Where Webflow changes the equation

Webflow removes the most expensive part of that equation: building a custom frontend from scratch.

If you already work in Webflow, or work with a team that does, you have access to one of the most capable visual development environments available. Pixel-perfect layouts, advanced interactions, a structured CMS, full responsiveness, all without writing frontend code from the ground up.

The missing piece was always the connection to Shopify. That is exactly what we built Smootify to solve.

Smootify connects your Webflow project directly to your Shopify store. Products, collections, cart, and checkout all flow through Shopify's infrastructure. Everything the customer sees is designed and managed in Webflow. The sync between the two platforms is automatic: update a product in Shopify and it reflects in Webflow without any manual intervention.

The result is a genuinely headless setup built by the people who actually need to use it: designers and marketers, not just backend engineers. No fragile workarounds, no embedded widgets that break the visual consistency of the experience, no compromise between design quality and e-commerce reliability.

We built Smootify because we kept running into the same wall with our own clients. The tools that existed were either too brittle or too technical to maintain. We needed something that worked as a real product, maintained properly, and integrated deeply enough to feel native on both sides. That is what it has become.

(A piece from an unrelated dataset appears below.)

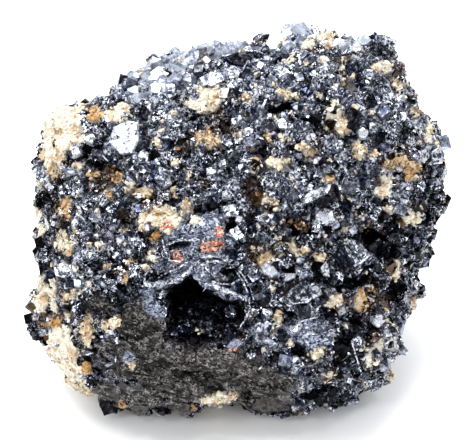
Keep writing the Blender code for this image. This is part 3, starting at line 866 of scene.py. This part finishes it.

The real cost of looking like everyone else

Every month a brand runs on a default Shopify theme is a month its visual identity is shared with thousands of other stores. That cost does not show up on a balance sheet. It shows up in conversion rates, in customer retention, in the perception gap between what a brand is and what its website communicates.

The technology to close that gap is available, it is significantly more accessible than it used to be, and the brands that have already moved are measurably ahead.

The question is not whether headless commerce is worth it. The question is how long you can afford to wait.